'''

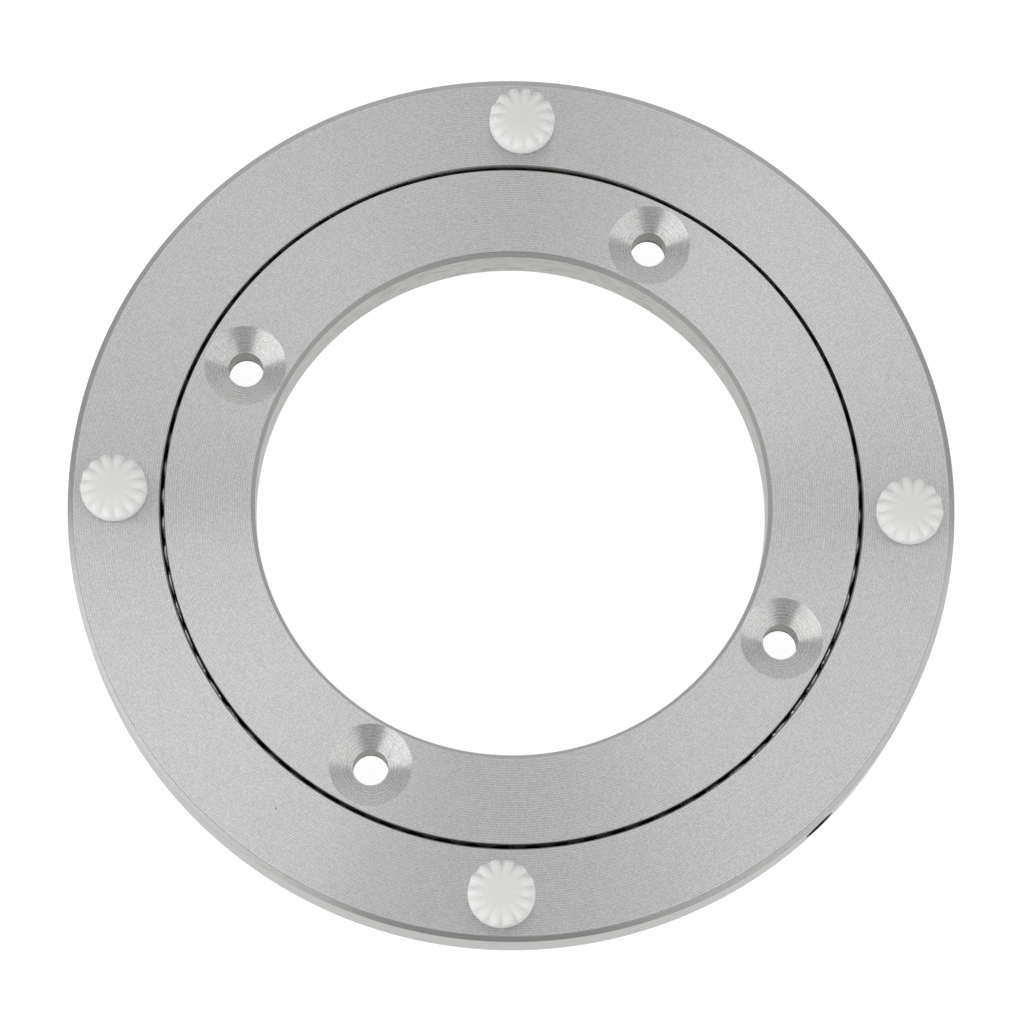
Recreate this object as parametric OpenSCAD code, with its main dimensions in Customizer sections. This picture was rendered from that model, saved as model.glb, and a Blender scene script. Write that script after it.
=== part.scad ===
// Flat turntable bearing: two turned rings, one inside the other, that run on a full circle
// of steel balls. The inner ring is screwed down. The outer ring turns, and carries what
// stands on it on four fluted pads. The origin is on the axis, on the plane it stands on.

/* [Rings] */
// Diameter over the outer ring
outer_d = 120; // [95:0.5:200]
// Thickness of the bearing, which is that of the inner ring
ring_t = 8.5; // [7.5:0.25:14]
// How far the outer ring's lower face stays clear of the plane below
ground_gap = 0.5; // [0.2:0.05:1]
// Running gap between the two rings
ring_gap = 0.5; // [0.3:0.05:0.8]
// Metal left on each side of a countersink, which sets the inner ring's width
countersink_wall = 0.54; // [0.4:0.02:3]
// Metal left on each side of a pad, which sets the outer ring's width
pad_wall = 1.735; // [1.5:0.005:4]

/* [Ring edges] */
// Width of the bevel at the outer ring's rim, seen from above
rim_bevel_w = 0.7; // [0.2:0.05:1]
// Height of that bevel
rim_bevel_h = 0.3; // [0.1:0.05:1]
// Width of the bevel at the middle hole, seen from above
hole_bevel_w = 0.5; // [0.1:0.05:0.5]
// Height of that bevel
hole_bevel_h = 1; // [0.2:0.1:1.5]
// Bevel on the outer ring's edges at the running gap
gap_bevel = 0.2; // [0.1:0.05:0.4]
// Edge break on the inner ring's edges at the running gap
edge_break = 0.12; // [0.05:0.01:0.2]

/* [Balls] */
// Diameter of a ball
ball_d = 4; // [3:0.1:4.5]
// Least gap between neighbouring balls
ball_play = 0.01; // [0.01:0.01:0.2]
// Gap between a ball and the wall of its race
race_play = 0.1; // [0.05:0.01:0.15]

/* [Screw holes] */
// Diameter of the screw holes in the inner ring
screw_hole_d = 4.8; // [3:0.1:5.5]
// Diameter of the countersinks at both faces
countersink_d = 11.2; // [7:0.1:13]
// Angle across a countersink
countersink_angle = 112; // [110:1:120]
// How far the screw holes are turned from the pads
screw_turn = 64; // [0:1:89]

/* [Pads] */
// Diameter of a pad's head
pad_d = 9; // [8:0.1:14]
// Height of a pad above the outer ring
pad_h = 3; // [2:0.1:5]
// Rounding of a pad's upper rim
pad_rim_r = 0.5; // [0.2:0.05:0.8]
// Rounding of a pad's lower rim
pad_foot_r = 0.3; // [0.1:0.05:0.5]
// Number of flutes round a pad
flute_count = 14; // [8:1:16]
// Diameter of the plain middle of a pad's top
flute_start_d = 3; // [2:0.1:4]
// Depth of a flute at the rim
flute_depth = 1.2; // [0.4:0.1:1.4]
// Angle across a flute's two walls
flute_angle = 56; // [40:1:60]
// Diameter of a pad's stem
stem_d = 4.8; // [3:0.1:5.2]
// Gap between a stem and its hole
stem_gap = 0.1; // [0.05:0.01:0.2]
// Diameter of the barb under the ring
barb_d = 6.6; // [5.6:0.1:7]
// Diameter of the seat under each pad hole, at the lower face
barb_seat_d = 9.4; // [8.5:0.1:9.8]
// How far a stem's end stays inside the lower face
stem_recess = 0.4; // [0.2:0.05:0.8]

/* [Filling port] */
// Diameter of the port in the outer ring's side
port_d = 4.8; // [4.7:0.1:5.5]
// Gap between the plug and the port
plug_gap = 0.05; // [0.02:0.01:0.1]
// How far the plug's end stays clear of the race
plug_race_gap = 0.3; // [0.1:0.05:0.6]
// How far the plug lies inside the rim
plug_recess = 0.35; // [0.2:0.05:1]
// Bevel at the plug's two ends
plug_bevel = 0.4; // [0.1:0.05:0.6]
// Width across the flats of the plug's socket
socket_af = 2.5; // [1.5:0.1:3]
// Depth of the plug's socket
socket_depth = 2.4; // [1:0.1:4]

/* [Hidden] */
$fn = 96;
ball_fn = 32;
hexagon_fn = 6;
pad_count = 4;
screw_count = 4;
// One overrun serves every cut that goes through a face
overrun = 0.6;

// The rings are as wide as the pads and the countersinks in them need, from the rim inwards
outer_r = outer_d / 2;
outer_ring_bore_r = outer_r - pad_d - 2 * pad_wall;
inner_ring_r = outer_ring_bore_r - ring_gap;
hole_r = inner_ring_r - countersink_d - 2 * countersink_wall;
pad_circle_r = (outer_ring_bore_r + outer_r) / 2;
screw_circle_r = (hole_r + inner_ring_r) / 2;

// The balls run midway in the running gap
pitch_r = inner_ring_r + ring_gap / 2;
ball_r = ball_d / 2;
race_r = ball_r + race_play;
race_z = ring_t / 2;
screw_hole_r = screw_hole_d / 2;
countersink_slope = tan(countersink_angle / 2);
countersink_depth = (countersink_d / 2 - screw_hole_r) / countersink_slope;
countersink_cut_r = countersink_d / 2 + overrun * countersink_slope;

pad_r = pad_d / 2;
flute_run = (pad_d - flute_start_d) / 2;
flute_slope = atan(flute_depth / flute_run);
flute_length = flute_run + pad_r;
flute_rise = flute_depth + pad_h;
flute_half_w = flute_rise * tan(flute_angle / 2);
stem_r = stem_d / 2;
pad_hole_r = stem_r + stem_gap;
barb_r = barb_d / 2;
barb_seat_h = barb_seat_d / 2 - pad_hole_r;
barb_seat_z = ground_gap + barb_seat_h;
stem_end_z = ground_gap + stem_recess;
stem_end_r = stem_r - stem_recess;

// The port lies midway between two pads
port_angle = -180 / pad_count;
plug_r = port_d / 2 - plug_gap;
plug_inner_end = pitch_r + race_r + plug_race_gap;
plug_outer_end = outer_r - plug_recess;
plug_length = plug_outer_end - plug_inner_end;

// Full circle of balls, shared out in runs of neighbours among a fixed number of nodes
ball_count = floor(180 / asin((ball_r + ball_play / 2) / pitch_r));
ball_groups = 37;

function first_ball(i) = ceil(i * ball_count / ball_groups);
function two_digits(n) = str(n < 10 ? "0" : "", n);
function ball_name(i) = str("ball_pair_", two_digits(i + 1));
function pad_name(i) = str("pad_", i + 1);

// Half section of the inner ring, bevelled alike above and below
module inner_ring_section() {
    polygon([
        [hole_r + hole_bevel_w, 0],
        [inner_ring_r - edge_break, 0],
        [inner_ring_r, edge_break],
        [inner_ring_r, ring_t - edge_break],
        [inner_ring_r - edge_break, ring_t],
        [hole_r + hole_bevel_w, ring_t],
        [hole_r, ring_t - hole_bevel_h],
        [hole_r, hole_bevel_h]
    ]);
}

// Half section of the outer ring, which hangs clear of the plane below
module outer_ring_section() {
    polygon([
        [outer_ring_bore_r + gap_bevel, ground_gap],
        [outer_r - rim_bevel_w, ground_gap],
        [outer_r, ground_gap + rim_bevel_h],
        [outer_r, ring_t - rim_bevel_h],
        [outer_r - rim_bevel_w, ring_t],
        [outer_ring_bore_r + gap_bevel, ring_t],
        [outer_ring_bore_r, ring_t - gap_bevel],
        [outer_ring_bore_r, ground_gap + gap_bevel]
    ]);
}

// Round groove that the balls run in, cut half in each ring
module ball_race() {
    translate([0, 0, race_z])
        rotate_extrude()
            translate([pitch_r, 0])
                circle(r = race_r);
}

// Screw hole on its own axis, countersunk alike from both faces
module screw_hole() {
    translate([0, 0, -overrun])
        cylinder(h = ring_t + 2 * overrun, r = screw_hole_r);
    translate([0, 0, ring_t - countersink_depth])
        cylinder(h = countersink_depth + overrun, r1 = screw_hole_r, r2 = countersink_cut_r);
    translate([0, 0, -overrun])
        cylinder(h = countersink_depth + overrun, r1 = countersink_cut_r, r2 = screw_hole_r);
}

// Pad hole on its own axis, with the seat for the barb below
module pad_hole() {
    translate([0, 0, ground_gap - overrun])
        cylinder(h = ring_t - ground_gap + 2 * overrun, r = pad_hole_r);
    translate([0, 0, ground_gap - overrun])
        cylinder(h = barb_seat_h + overrun, r1 = barb_seat_d / 2 + overrun, r2 = pad_hole_r);
}

// Port that runs from the side wall into the race
module filling_port() {
    rotate([0, 0, port_angle])
        translate([pitch_r, 0, race_z])
            rotate([0, 90, 0])
                cylinder(h = outer_r - pitch_r + overrun, d = port_d);
}

module inner_ring() {
    color("silver")
        difference() {
            rotate_extrude()
                inner_ring_section();
            ball_race();
            for (i = [0 : screw_count - 1])
                rotate([0, 0, screw_turn + i * 360 / screw_count])
                    translate([screw_circle_r, 0, 0])
                        screw_hole();
        }
}

module outer_ring() {
    color("lightgray")
        difference() {
            rotate_extrude()
                outer_ring_section();
            ball_race();
            filling_port();
            for (i = [0 : pad_count - 1])
                rotate([0, 0, i * 360 / pad_count])
                    translate([pad_circle_r, 0, 0])
                        pad_hole();
        }
}

// Socket set screw, drawn with a plain shank, that lies along the port
module port_plug() {
    color("dimgray")
        rotate([0, 0, port_angle])
            translate([plug_inner_end, 0, race_z])
                rotate([0, 90, 0])
                    difference() {
                        union() {
                            cylinder(h = plug_bevel, r1 = plug_r - plug_bevel, r2 = plug_r);
                            translate([0, 0, plug_bevel])
                                cylinder(h = plug_length - 2 * plug_bevel, r = plug_r);
                            translate([0, 0, plug_length - plug_bevel])
                                cylinder(h = plug_bevel, r1 = plug_r, r2 = plug_r - plug_bevel);
                        }
                        translate([0, 0, plug_length - socket_depth])
                            cylinder(
                                h = socket_depth + overrun,
                                d = socket_af / cos(180 / hexagon_fn),
                                $fn = hexagon_fn
                            );
                    }
}

// Half section of a pad's head, with round rims
module pad_head_section() {
    square([pad_r - pad_rim_r, pad_h]);
    translate([0, pad_foot_r])
        square([pad_r, pad_h - pad_rim_r - pad_foot_r]);
    square([pad_r - pad_foot_r, pad_h - pad_rim_r]);
    translate([pad_r - pad_rim_r, pad_h - pad_rim_r])
        circle(r = pad_rim_r);
    translate([pad_r - pad_foot_r, pad_foot_r])
        circle(r = pad_foot_r);
}

// V groove that runs out and down from the plain middle of the pad's top
module flute() {
    translate([flute_start_d / 2, 0, pad_h])
        rotate([0, flute_slope, 0])
            rotate([90, 0, 90])
                linear_extrude(height = flute_length)
                    polygon([
                        [0, 0],
                        [flute_half_w, flute_rise],
                        [-flute_half_w, flute_rise]
                    ]);
}

// Stem with a barb that follows the seat's slope and then tapers to the stem's end
module pad_stem_section() {
    polygon([
        [0, ring_t],
        [stem_r, ring_t],
        [stem_r, barb_seat_z],
        [barb_r, barb_seat_z - (barb_r - stem_r)],
        [stem_end_r, stem_end_z],
        [0, stem_end_z]
    ]);
}

// One pad, with its head face to face on the outer ring
module pad(i) {
    color("whitesmoke")
        rotate([0, 0, i * 360 / pad_count])
            translate([pad_circle_r, 0, 0])
                union() {
                    translate([0, 0, ring_t])
                        difference() {
                            rotate_extrude()
                                pad_head_section();
                            for (k = [0 : flute_count - 1])
                                rotate([0, 0, k * 360 / flute_count])
                                    flute();
                        }
                    rotate_extrude()
                        pad_stem_section();
                }
}

// The balls of one node, side by side in the race
module ball_pair(i) {
    color("gainsboro")
        for (k = [first_ball(i) : first_ball(i + 1) - 1])
            rotate([0, 0, k * 360 / ball_count])
                translate([pitch_r, 0, race_z])
                    sphere(d = ball_d, $fn = ball_fn);
}

inner_ring();
outer_ring();
port_plug();
for (i = [0 : pad_count - 1])
    pad(i);
for (i = [0 : ball_groups - 1])
    ball_pair(i);
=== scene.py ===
"""Flat turntable bearing: two turned aluminium rings that run on a full circle of steel
balls. The inner ring is screwed down, and the outer one turns and carries what stands on
it on four fluted silicone pads."""
import math

import bpy
from mathutils import Matrix, Vector


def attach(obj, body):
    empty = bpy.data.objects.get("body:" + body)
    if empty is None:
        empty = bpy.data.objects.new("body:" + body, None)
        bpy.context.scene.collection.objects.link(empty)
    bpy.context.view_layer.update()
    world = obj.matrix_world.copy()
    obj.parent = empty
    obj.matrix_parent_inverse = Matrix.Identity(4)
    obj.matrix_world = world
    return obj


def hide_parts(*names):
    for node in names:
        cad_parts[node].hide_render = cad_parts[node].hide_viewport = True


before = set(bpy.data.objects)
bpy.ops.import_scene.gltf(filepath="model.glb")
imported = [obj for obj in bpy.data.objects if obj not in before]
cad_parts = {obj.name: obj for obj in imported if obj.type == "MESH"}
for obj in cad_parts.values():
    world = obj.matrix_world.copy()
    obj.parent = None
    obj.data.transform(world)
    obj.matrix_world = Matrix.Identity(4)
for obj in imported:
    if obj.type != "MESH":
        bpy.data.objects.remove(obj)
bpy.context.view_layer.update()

MM = 0.001

# Sizes in millimetres, the same as in the part's source. A bevel has a width and a height
RING_T = 8.5
GROUND_GAP = 0.5
OUTER_R = 60.0
OUTER_BORE_R = 47.53
INNER_R = 47.03
HOLE_R = 34.75
RIM_BEVEL = (0.7, 0.3)
HOLE_BEVEL = (0.5, 1.0)
GAP_BEVEL = 0.2
EDGE_BREAK = 0.12

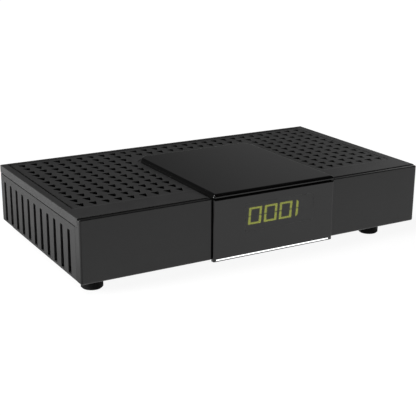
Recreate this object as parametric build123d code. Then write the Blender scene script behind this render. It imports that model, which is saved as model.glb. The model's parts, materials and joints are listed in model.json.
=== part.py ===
from build123d import *
import math
import os

# A small satellite television receiver in its plastic case, in millimetres.
# +Z is up, +X is to the right seen from the front, and the front faces -Y.
# The origin is at the middle of the bounding box in X and Y, on the surface under the feet.

# ---- driving dimensions: the case --------------------------------------------------------
case_width = 220.0
case_depth = 121.0          # fascia face to the rear edge of the cover
case_height = 35.2          # underside of the tray to the top of the cover's border
foot_height = 5.2           # how far the feet hold the tray off the surface
connector_reach = 9.0       # aerial socket beyond the cover's rear edge

skin = 2.0                  # tray floor and cover skirts
cover_skin = 2.5            # cover's flat top
fascia_skin = 2.6
side_skin = 3.0             # tray's side walls
seam = 0.15                 # between mouldings that touch
play = 0.2                  # between pieces that slide together
shadow_gap = 0.6            # open line between the cover's skirt and the tray's wall
corner_radius = 1.1         # fascia's upright corners and lower edges
edge_radius = 0.4           # cover's outer edges

skirt_height = 4.6          # cover's skirt at the sides
return_depth = 5.5          # how far the fascia wraps round the sides
return_gap = 0.4            # between that and the tray's wall
wall_inset = 0.1            # tray's side wall behind the skirt
lip_depth = 2.4             # fascia's lip in front of the cover's front edge
lip_drop = 0.4              # lip's top below the cover's
lip_gap = 0.35
lip_radius = 0.5            # its front edge
rear_lift = 0.9             # underside stepped up along the rear
rear_lift_depth = 17.0

field_depth = 0.4           # sunk panel with the vents
field_ramp_side = 0.2       # its sloped edges, seen from above
field_ramp_front = 2.8
field_rim = 0.5             # rounding where the slope meets the border
field_front = 17.6          # border in front of it
field_side = 4.2            # border beside it
field_rear = 2.2            # border behind it
groove_width = 1.3          # groove along each side of the panel
groove_depth = 0.8
vent_columns = 28
vent_rows = 12
vent_span_x = 199.6         # first column to last
vent_middle_x = 1.2         # their middle, right of the case's middle
vent_first_row = 23.9       # from the fascia face
vent_pitch_y = 8.04
vent_width = 5.2
vent_length = 5.8
vent_corner = 0.45
vent_margin = 4.5           # kept clear round the gloss band

slot_count = 11
slot_first = 14.8           # from the fascia face
slot_pitch = 9.9
slot_width_low = 4.2
slot_width_high = 3.3
slot_corner = 0.9           # at the upper end
slot_low = 2.0              # above the underside of the tray
slot_high = 26.2

# ---- driving dimensions: gloss band and display --------------------------------------------
band_width = 80.0           # gloss band over the top and down the front
band_centre = 7.0           # its middle, right of the case's middle
band_depth = 92.5           # fascia face to its rear edge
band_proud_front = 1.2
band_proud_top = 2.1
band_gap = 1.7              # round the plate in the cover
band_corner = 7.0           # rear corners seen from above
band_edge = 1.8             # rolled upper edge of the plate
pocket_depth = 0.7          # plate sunk in the cover
plate_lift = 0.1            # underside of its front edge above the cover's top
window_skin = 2.4
window_edge = 0.9
window_drop = 1.1           # window's lower edge below the case
window_gap = 0.8            # between the plate and the window
window_play_left = 1.0      # beside it, in the fascia
window_play_right = 0.5

digit_height = 9.6
digit_width = 8.2
digit_places = [0.0, 10.3, 20.4, 31.7]      # lower left corners, from the first
digit_upright = 1.25        # width of the upright bars
digit_level = 0.95          # width of the level bars
digit_slant = 4.0           # degrees
digit_first_x = -9.95       # lower left corner of the first digit
digit_low = 16.4            # above the underside of the tray
digit_gap = 0.6             # between upper and lower bars
segment_gap = 0.06          # between bars that meet at a corner
segment_depth = 0.4
lit_segments = ["abcdef", "abcdef", "abcdef", "ef"]

# ---- driving dimensions: inside ----------------------------------------------------------
panel_skin = 1.5
panel_inset = 3.0           # rear panel in front of the cover's rear edge
board_skin = 1.6
board_lift = 4.0            # standoffs under the main board
screw_radius = 1.5
screw_length = 26.0         # end of its shank above the underside of the tray
screw_head = 2.9
boss_radius = 3.5
boss_split = 18.0           # where the tray's boss meets the cover's
foot_radius = 5.9
foot_front_x = (-100.4, 82.2)
foot_front_inset = 8.7      # from the fascia face
foot_rear_x = (-94.0, 82.2)
foot_rear_inset = 14.0      # from the cover's rear edge
foot_socket = 1.2           # foot sunk into the tray

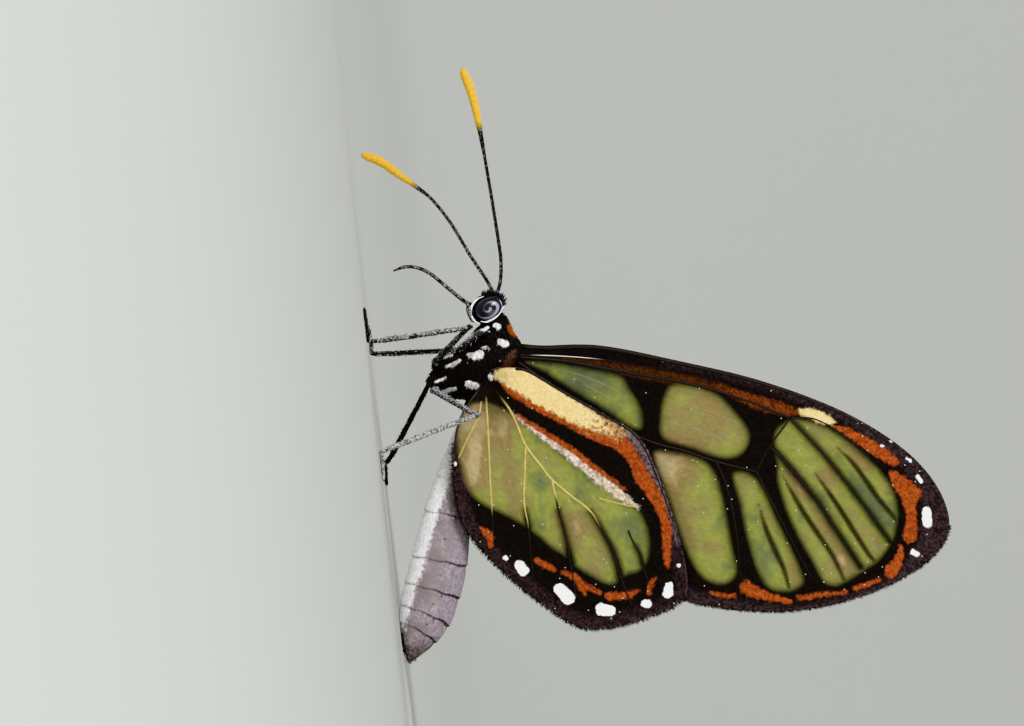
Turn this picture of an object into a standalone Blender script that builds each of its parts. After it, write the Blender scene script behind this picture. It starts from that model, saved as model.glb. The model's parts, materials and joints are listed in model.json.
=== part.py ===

'''

■ **WRITTEN EXERCISE**:
Extract, word for word, every line beginning with the one that holds "inner_ring();" and concluding with the one that holds "bpy.context.scene.collection.objects.link(empty)". Include both of those lines.

■ **OUTPUT**:
inner_ring();
outer_ring();
port_plug();
for (i = [0 : pad_count - 1])
    pad(i);
for (i = [0 : ball_groups - 1])
    ball_pair(i);
=== scene.py ===
"""Flat turntable bearing: two turned aluminium rings that run on a full circle of steel
balls. The inner ring is screwed down, and the outer one turns and carries what stands on
it on four fluted silicone pads."""
import math

import bpy
from mathutils import Matrix, Vector


def attach(obj, body):
    empty = bpy.data.objects.get("body:" + body)
    if empty is None:
        empty = bpy.data.objects.new("body:" + body, None)
        bpy.context.scene.collection.objects.link(empty)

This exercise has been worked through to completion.